Markit Comment – UK construction and trade
“Official data provide tentative signs that the construction industry and exporters are seeing some signs of improved performance after the post-referendum soft patch. However, both construction data and trade numbers are highly volatile and subject to substantial revision, with lingering doubts over data accuracy, so need to be treated with due caution.
“The UK’s construction sector suffered a smaller than previously thought decline in the third quarter, according to data from the Office for National Statistics, but still saw output drop 0.8% compared to the second quarter. The trend rate of decline showed signs of easing at the start of the fourth quarter, however, with output down 0.6% in the three months to October. The improvement is being led by house building. Survey data for November point to a further improvement in the trend, again led by the housing sector, suggesting that construction activity continued to rebound from the post-referendum weak patch seen during the third quarter. Business activity and incoming new work increased in November at the strongest pace since March.
“The rate of growth signalled by the surveys nevertheless clearly remains subdued relative to the strong expansions seen in 2014 and 2015, highlighting how uncertainty has dented demand for construction projects this year, especially commercial building.
“It’s also unlikely that construction growth will pick up significantly next year: the PMI survey also found that business confidence in the sector about the year ahead was still softer than seen during the first half of the year, with construction companies generally noting that Brexit-related uncertainty had the potential to weigh on business activity during 2017.
“The trade deficit, including both goods and services, meanwhile narrowed more than expected in October, down to £1.971bn from £5.812bn in September.
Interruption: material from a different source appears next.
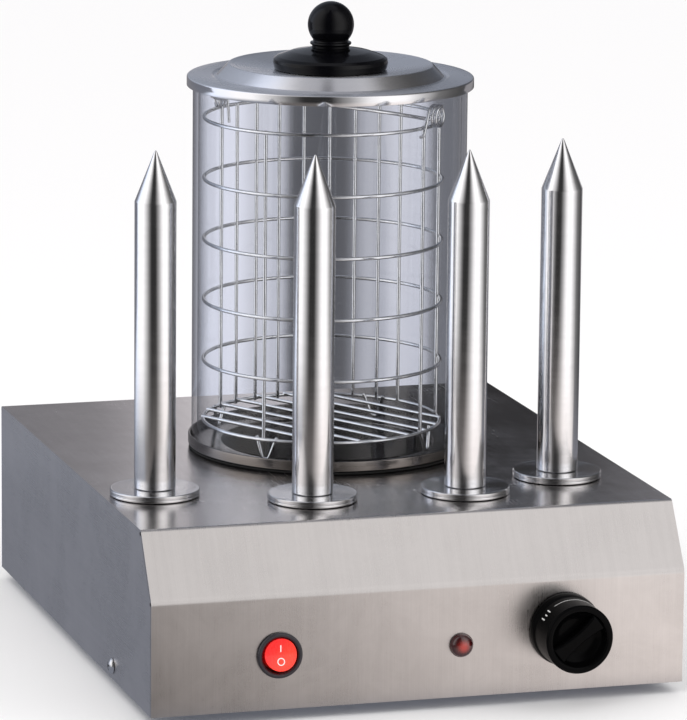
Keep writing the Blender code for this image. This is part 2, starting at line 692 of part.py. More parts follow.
# ---------------------------------------------------------------- front controls
def build_switch_body():
    """A round cup with a bezel, a cross hole for the rocker and three tags behind."""
    profile = [(0, -8.8), (9.45, -8.8), (9.45, 2.0), (11.3, 2.2), (11.95, 1.5), (11.95, GAP),
               (10.0, GAP), (10.0, -22.0), (0, -22.0)]
    body = turned("switch_body", profile, SWITCH_AT, "matte_black", 22, turn=FORWARD)
    cut(body, bore("trunnion_hole", 1.4, 30, 10, ROCKER_AT, LEFTWARD))
    for i in range(3):
        x = SWITCH_X + (i - 1) * 5
        join(body, box("switch_tag_%d" % i, (x - 0.5, 21, SWITCH_Z - 3),
                       (x + 0.5, 30, SWITCH_Z + 3)))


def build_rocker():
    """The paddle, at rest with its upper half pressed in."""
    lean_in = Matrix.Rotation(math.radians(-SWITCH_TILT), 4, "X")
    paddle = [(0, PADDLE_TOP), (7.9, PADDLE_TOP), (8.4, 5.3), (8.4, -3.6), (0, -3.6)]
    rocker = turned("switch_rocker", paddle, ROCKER_AT, "red", 20, turn=lean_in @ FORWARD)
    # a shallow valley across the paddle: (up from the pivot, out from the pivot)
    reach = 10
    rim = PADDLE_TOP + reach * math.tan(math.radians(SWITCH_TILT)) - VALLEY_DEPTH
    valley = [(-reach, rim), (0, PADDLE_TOP - VALLEY_DEPTH), (reach, rim),
              (reach, 12), (-reach, 12)]
    outline = [(SWITCH_PIVOT_Y - out, SWITCH_Z + up) for up, out in valley]
    wedge = plate("rocker_valley", outline, 12, at=(SWITCH_X, 0, 0))
    wedge.matrix_world = (Matrix.Translation(ROCKER_AT) @ lean_in
                          @ Matrix.Translation(-ROCKER_AT) @ wedge.matrix_world)
    cut(rocker, wedge)
    pin = [(0, 9.7), (1.0, 9.7), (1.0, -9.7), (0, -9.7)]
    join(rocker, turned("rocker_trunnion", pin, ROCKER_AT, steps=10, turn=LEFTWARD))


def build_lamp():
    body = [(0, 0.0), (4.9, 0.0), (4.9, -1.6), (7.5, -1.6), (7.5, -4.6), (4.9, -4.6),
            (4.9, -20), (0, -20)]
    lens = [(0, 5.2), (2.4, 4.9), (4.4, 3.9), (5.6, 2.4), (6.3, 1.4), (6.3, GAP), (0, GAP)]
    turned("lamp_body", body, LAMP_AT, "matte_black", 14, turn=FORWARD)
    turned("lamp_lens", lens, LAMP_AT, "dark_red", 18, turn=FORWARD)


def build_thermostat():
    half = THERMOSTAT_HALF
    body = box("thermostat_body", (DIAL_X - half, 1.7, DIAL_Z - half),
               (DIAL_X + half, 24, DIAL_Z + half), "zinc")
    shaft = [(0, 16.0), (3.0, 16.0), (3.0, 0.3), (4.7, 0.3), (4.7, -4.0), (0, -4.0)]
    join(body, turned("thermostat_shaft", shaft, DIAL_AT, steps=16, turn=FORWARD))


def build_dial():
    """The thermostat knob: a recessed face crossed by a waisted grip."""
    profile = [
        (0, 18.5), (13.6, 19.5), (14.6, DIAL_FRONT - 0.3), (17.2, DIAL_FRONT),
        (DIAL_R, DIAL_FRONT - 0.8), (DIAL_R, 7.0), (18.8, 5.0), (19.0, 0.7), (3.4, 0.7),
        (3.4, 16.6), (0, 16.6),
    ]
    dial = turned("thermostat_knob", profile, DIAL_AT, "black", 26, turn=FORWARD)
    grip = [(-14.2, -4.6), (0, -3.4), (14.2, -4.6), (14.2, 4.6), (0, 3.4), (-14.2, 4.6)]
    lean = Matrix.Rotation(math.radians(-DIAL_GRIP_DEG), 4, "Y")
    join(dial, plate("dial_grip", grip, 4.0, at=(DIAL_X, -(DIAL_FRONT - 5.5), DIAL_Z),
                     plane=lean @ PLANE_XZ))


def build_capillary():
    """A capillary from the thermostat to its bulb, the thick end beside the pan."""
    route = [   # x, y, z, scale of the radius
        (77.1, 24.4, 30, 1), (77, 50, 26, 1), (74, 80, 24, 1), (64, 115, 26, 1),
        (54, 138, 32, 1), (50.8, 144.7, 38, 1), (50.6, 144.9, 41, 1),
        (50.6, 144.9, 42, 3.0), (50.6, 144.9, 86, 3.0),
    ]
    wire("thermostat_bulb", [world(x, y, z) for x, y, z, _ in route], 1.0, "copper",
         scales=[row[3] for row in route])


# ---------------------------------------------------------------- supply
def inlet_box(name, half_x, half_z, y0, y1, kind=None, dx=0, dz=0):
    """A box round the inlet's axis, moved by dx and dz, from y0 back to y1."""
    x, z = INLET_X + dx, INLET_Z + dz
    return box(name, (x - half_x, y0, z - half_z), (x + half_x, y1, z + half_z), kind)


def build_inlet():
    inlet = inlet_box("power_inlet", 14.2, 10.2, 312, DEPTH + 2, "matte_black")
    join(inlet, inlet_box("inlet_flange", 18, 13, REAR_FACE, REAR_FACE + 1.8))
    cut(inlet, inlet_box("inlet_well", 11.5, 7.5, 318, DEPTH + 8))
    for i, (dx, dz) in enumerate(((-7, -1.5), (0, 2.0), (7, -1.5))):
        join(inlet, inlet_box("inlet_pin_%d" % i, 1, 2, 305, 331, dx=dx, dz=dz))


def build_terminal_block():
    """A block with four slots open at the top."""
    first, pitch, width = -55.5, 12, 9
    block = box("terminal_block", (-58, 288, 1.8), (-8, 308, 16), "ceramic")
    for i in range(4):
        x = first + i * pitch
        cut(block, box("terminal_slot_%d" % i, (x, 285, 7), (x + width, 311, 20)))


def build_leads():
    """The live lead runs to the switch and the neutral lead to the terminal block."""
    live = [(-102, 304.5, 30.5), (-104, 290, 30), (-112, 260, 26), (-112, 120, 22),
            (-100, 60, 24), (-80.3, 38, 28), (-80.3, 30.6, 28.5)]
    neutral = [(-88, 304.5, 30.5), (-86, 298, 28), (-80, 285, 24), (-66, 278, 14),
               (-51, 280, 11), (-51, 286, 11)]
    wire("lead_live", [world(*point) for point in live], 1.2, "wire_red")
    wire("lead_neutral", [world(*point) for point in neutral], 1.2, "wire_blue")


def shade_plain_meshes():
    """Smooth shading with sharp folds, on the pieces that are not turned."""
    for obj in PARTS.objects:
        if obj.type == "MESH" and not any(mod.type == "SCREW" for mod in obj.modifiers):
            obj.data.shade_smooth()
            obj.data.set_sharp_from_angle(angle=math.radians(35.0))


build_shell()
build_base()
build_rear_panel()
build_screws_and_feet()
build_pan_and_seat()
build_heater()
build_lid(build_glass())
build_handle(build_basket())
build_spikes()
build_switch_body()
build_rocker()
build_lamp()
build_thermostat()
build_dial()
build_capillary()
build_inlet()
build_terminal_block()
build_leads()
shade_plain_meshes()
bpy.context.view_layer.update()
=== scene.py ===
"""Counter-top hot dog steamer: a steel housing with four spikes on its left-to-right deck, a glass
steam cylinder with lid and wire basket, and switch, lamp and thermostat on the front.

Piece sizes are millimetres in the housing's frame: x to the right, y from the front (0) to the
back, z up from the housing's underside (0). The world is in metres, with the feet on z = 0.
"""
import json
import math

import bmesh
import bpy
from mathutils import Matrix, Vector


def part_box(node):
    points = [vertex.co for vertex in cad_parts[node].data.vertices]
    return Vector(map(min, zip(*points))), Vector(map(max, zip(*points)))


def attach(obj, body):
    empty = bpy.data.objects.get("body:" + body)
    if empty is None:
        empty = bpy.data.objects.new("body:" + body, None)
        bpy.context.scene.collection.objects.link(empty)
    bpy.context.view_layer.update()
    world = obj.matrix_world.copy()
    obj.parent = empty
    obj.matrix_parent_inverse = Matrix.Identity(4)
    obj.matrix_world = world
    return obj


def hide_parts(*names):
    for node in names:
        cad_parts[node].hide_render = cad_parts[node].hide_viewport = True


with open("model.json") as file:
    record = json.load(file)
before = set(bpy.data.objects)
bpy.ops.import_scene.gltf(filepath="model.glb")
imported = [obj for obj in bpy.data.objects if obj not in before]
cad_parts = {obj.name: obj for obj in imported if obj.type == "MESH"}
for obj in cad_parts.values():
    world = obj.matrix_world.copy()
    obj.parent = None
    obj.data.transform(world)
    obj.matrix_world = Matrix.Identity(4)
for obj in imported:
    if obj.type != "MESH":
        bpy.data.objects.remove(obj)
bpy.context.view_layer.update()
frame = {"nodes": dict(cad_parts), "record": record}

MM = 0.001
Y_MID, FOOT_HEIGHT = 155.5, 6.0


def point(x, y, z):
    """Millimetres in the housing's frame to world metres."""
    return Vector((x * MM, (y - Y_MID) * MM, (z + FOOT_HEIGHT) * MM))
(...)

The deficit in goods shrank from £13.832bn to £9.711bn. However, the big disappointment was news that goods export volumes fell by 2.1% in the three months to October, while imports rose by 4.4%. Given the steep fall in sterling, one would have expected this to be the other way round, with exports rising and imports falling.
“Errors in the trade data supplied to the ONS mean that prior numbers have had to be restated significantly, once again raising question marks over how much emphasis we should place on the official trade figures. Our scepticism is raised further by the fact that the ONS trade data also sit in stark contrast to the business surveys, which seem to paint a more reasonable-looking picture of exports, given recent events. The manufacturing PMI survey has shown that goods exports have risen since the pound’s dramatic fall that followed the EU referendum, with companies seeing the exchange rate as a key driver of improved export performance, alongside rising demand in key markets such as the US and continental Europe, both of which are showing signs of stronger economic growth.
“The one ray of light in the official data was a £2bn rise in exports in October alone, suggesting the official data may be starting to also show signs of the weaker pound have some beneficial effect. However, the surveys also indicate that companies are already having to pass higher costs for imported components on to customers in the form of increased selling prices, therefore eroding some of the benefits of the weaker pound in terms of export competitiveness. The November survey showed that export orders growth has consequently already slowed sharply from a peak in September.”